3. Des services de soutien
Le SEAE sera doté des fonctions essentielles de gestion, ce sous la responsabilité d'un Secrétaire général. « L'objectif est de créer un service unique avec un budget unique et une politique unique de ressources humaines, avec des services de soutien et de fonctionnement, sous l'autorité du Haut représentant ». Au besoin, la décision définira dans quelles conditions les services de soutien peuvent être fournis par d'autres institutions à travers des "Service Level Agreements".
- NB : Il ne peut cependant être question pour le SEAE de déléguer à la Commission les fonctions de gestion du personnel ou budgétaires. Cette autonomie totale vis-à-vis de la Commission est d'ailleurs une revendication des grands Etats membres (France & Royaume-Uni).

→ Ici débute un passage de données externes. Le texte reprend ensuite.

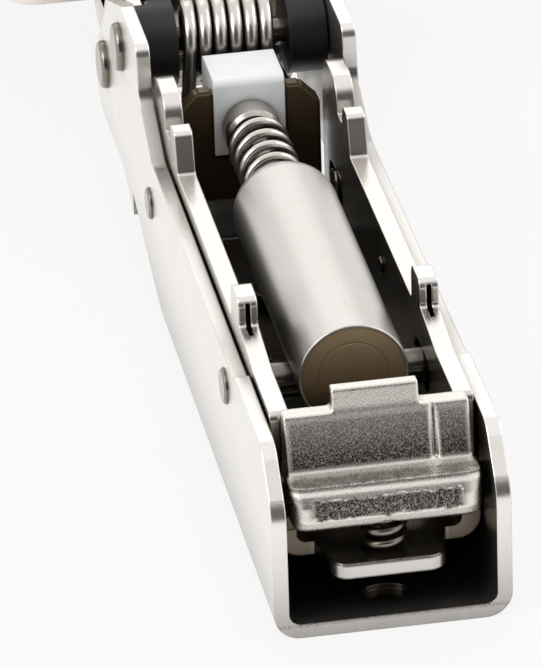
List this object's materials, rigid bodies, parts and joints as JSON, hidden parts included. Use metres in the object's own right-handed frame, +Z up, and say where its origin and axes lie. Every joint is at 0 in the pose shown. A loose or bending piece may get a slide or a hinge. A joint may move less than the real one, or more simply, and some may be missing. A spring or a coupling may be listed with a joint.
{
  "type": "concealed cup hinge",
  "caption": "Concealed cabinet hinge with a folded clip-on arm, two links, a round cup with a screw flange, a coil spring and a built-in soft-close damper.",
  "frame": {"origin": "middle of the rear edge of the arm's web, on its outer face", "axes": "+X along the arm from its rear mouth to the cup, +Y to the left, +Z up from the web towards the open side of the arm"},
  "size_m": [0.1151, 0.061, 0.0276],
  "materials": {
    "arm_nickel": "bright nickel plate over rolled sheet",
    "carrier_nickel": "bright nickel plate over rolled sheet",
    "lever_nickel": "nickel-plated die casting, lightly speckled",
    "link_nickel": "bright nickel plate over rolled sheet",
    "cup_nickel": "bright nickel plate over drawn sheet",
    "damper_nickel": "satin nickel-plated tube",
    "pin_steel": "turned steel",
    "spring_steel": "plated spring wire",
    "black_nylon": "moulded black nylon",
    "white_acetal": "moulded white acetal",
    "plug_bronze": "dull, darkened end plug"
  },
  "bodies": {
    "arm": {"hinge_arm": "arm_nickel", "spring_axle": "pin_steel", "outer_link_pin": "pin_steel", "damper_pin": "pin_steel", "left_guide_stud": "pin_steel", "right_guide_stud": "pin_steel", "left_sleeve": "black_nylon", "right_sleeve": "black_nylon", "torsion_spring": "spring_steel", "damper_cylinder": "damper_nickel", "damper_end_plug": "plug_bronze", "rod_spring": "spring_steel"},
    "carrier": {"clip_carrier": "carrier_nickel", "lever_pin": "pin_steel", "lever_spring": "spring_steel"},
    "lever": {"release_lever": "lever_nickel"},
    "cam": {"depth_cam": "pin_steel"},
    "screw": {"side_screw": "pin_steel"},
    "slider": {"piston_rod": "pin_steel", "spring_seat": "pin_steel", "slider_block": "white_acetal"},
    "outer_arm": {"outer_link": "link_nickel"},
    "cup": {"hinge_cup": "cup_nickel", "outer_cup_pin": "pin_steel", "inner_cup_pin": "pin_steel"},
    "inner_arm": {"inner_link": "link_nickel"}
  },
  "joints": [
    {"name": "hinge_swing", "type": "hinge", "parent": "arm", "child": "outer_arm", "pos_m": [0.07, 0, 0.0102], "axis": [0, 1, 0], "range_deg": [0, 38.8]},
    {"name": "cup_pivot", "type": "hinge", "parent": "outer_arm", "child": "cup", "pos_m": [0.08379, 0, 0.02291], "axis": [0, 1, 0], "range_deg": [0, 54.45]},
    {"name": "inner_link_pivot", "type": "hinge", "parent": "cup", "child": "inner_arm", "pos_m": [0.08329, 0, 0.01757], "axis": [0, -1, 0], "range_deg": [0, 78.5]},
    {"name": "damper_slide", "type": "slide", "parent": "arm", "child": "slider", "axis": [-1, 0, 0], "range_m": [0, 0.00331], "deforming": ["rod_spring"]},
    {"name": "carrier_slide", "type": "slide", "parent": "arm", "child": "carrier", "axis": [1, 0, 0], "range_m": [-0.0013, 0.0013]},
    {"name": "cam_turn", "type": "hinge", "parent": "arm", "child": "cam", "pos_m": [0.031, 0, 0.0005], "axis": [0, 0, -1], "range_deg": [-60.5, 60.5]},
    {"name": "screw_turn", "type": "hinge", "parent": "arm", "child": "screw", "pos_m": [0.04, 0, 0.002], "axis": [0, 0, 1], "range_deg": [-180, 180]},
    {"name": "lever_press", "type": "hinge", "parent": "carrier", "child": "lever", "pos_m": [0.0096, 0, 0.0086], "axis": [0, -1, 0], "range_deg": [0, 12], "stiffness_Nm_per_rad": 0.02, "springref_deg": -20.05, "deforming": ["lever_spring"]}
  ],
  "couplings": [
    {"joint": "cup_pivot", "follows": "hinge_swing", "ratio": 1.4021},
    {"joint": "inner_link_pivot", "follows": "hinge_swing", "ratio": 2.0219},
    {"joint": "damper_slide", "follows": "hinge_swing", "m_per_rad": 0.0048731},
    {"joint": "cam_turn", "follows": "carrier_slide", "rad_per_m": 805.54}
  ]
}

- Sous l'autorité du secrétaire général seront ainsi regroupées les actuelles Directions I, K et L. (voir l'organigramme actuel)
4. Les délégations de l'UE.
En complément du personnel du SEAE, les délégations de l'UE devront être composées de personnels de la Commission et du Conseil, autant que nécessaire, notamment pour assurer une couverture spécialisée dans certains domaines de politique sectorielle et pour assurer l'application des instruments financiers.
L'autorité hiérarchique sera exercée par le chef de délégation pour "tous" les membres du personnel de la délégation. Et il sera responsable de la genstion, coordination et supervision dans tous les domaines de travail de la Délégation. Il sera responsable de l'exécution de toutes les instructions données tant par le HR que par les présidents du Conseil européen et les membres de la Commission.
- NB : Autrement dit, le chef de délégation reproduira le "double chapeau" qui caractérise la fonction de Haut représentant, à cheval entre Commission et Conseil. Ce devra être un "politique" et un "gestionnaire". Il supervisera tant le travail diplomatique proprement dit que la gestion des instruments financiers du SEAE, ... comme ceux de la Commission.
- NB : on connaît la sensibilité de ce point. Autant dire que tous les mots, les virgules de la future décision seront appréciés et soupesés avec soin.